Only there to change her visa from student to worker when a dream professional opportunity opens up in London, after Nikki runs into her childhood best friend, Leo Campo (Hayden Christensen), things start to get complicated and not just because he's Vince's son.

Sharing her passion for cooking organically and eager to update the menu at his headstrong father's place (which he knows will never happen), Leo and Nikki find themselves falling back into the familiar rhythm of friends with potential where it seems they're always just one moment away from amore.

Meanwhile while the two younger characters flirt with the idea of flirting, their respective grandparents – including Leo's grandpa Carlo (Danny Aiello) and Nikki's “Nonna” Franca (My Big Fat Greek Wedding MVP, Andrea Martin) – have already crossed that bridge.

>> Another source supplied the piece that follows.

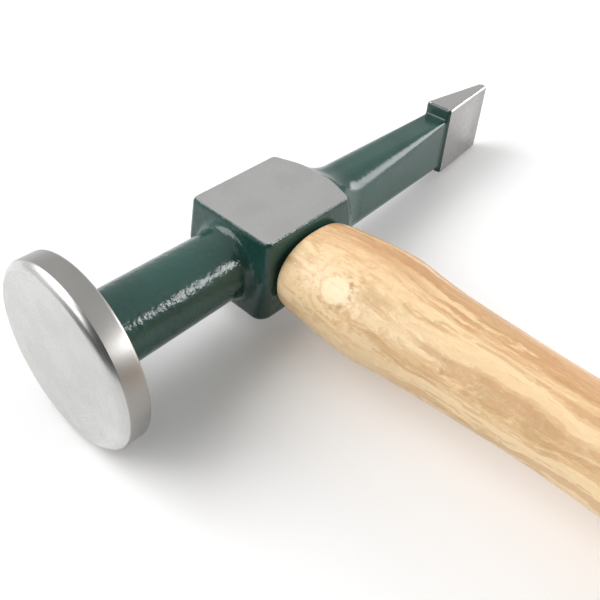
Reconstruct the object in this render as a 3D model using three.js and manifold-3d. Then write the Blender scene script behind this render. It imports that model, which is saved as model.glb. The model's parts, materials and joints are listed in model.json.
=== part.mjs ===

Hiding away in the confessional at the local church before they're found out and subsequently driven to a nearby Starbucks in shame, Aiello and Martin steal focus from the rest of the talented cast including Alyssa Milano as Nikki's mom and Andrew Phung as Luigi, the gay, Asian owner of a local bar who feels far more at home living life as an Italian.

Having a ball as the conflicted lovers, while Roberts and Christensen do their best to elevate what is essentially a spicier version of a by-the-numbers, made for Hallmark Channel romantic comedy, one can't help think that the film might've been far more original if they'd been the B-plot to Aiello and Martin's A-storyline.

Unsure of its audience, the film takes things a bit too far with some of its more risqué humor including one just plain uncomfortable sequence where in a series of escalating pranks, Sal swaps out Vince's oregano for pot and its characters turn ridiculously horny and later in a poorly conceived weekly insult battle, the two fathers begin commenting on their children's looks and sexual prowess.

Never quite paying off on the ongoing feud between their parents and essentially relegating them to the background until the inevitable moment where the film's two love stories take center stage, Mambo Italiano screenwriter Steve Galluccio and Vinay Virmani's script is full of so many ideas and characters that you get the feeling they were trying to please every possible audience member.

Needless to say, it's no Mystic Pizza or Greek Wedding. Still while the recipe doesn't come together nearly as well as one of the film's many delicious looking pizzas that are sure to make your mouth water, under the buoyant direction of Petrie who knows comedy well enough to reassemble the ingredients alongside his energetic cast, Little Italy bounces back from its many missteps just enough to entertain you for its 102 minute running time.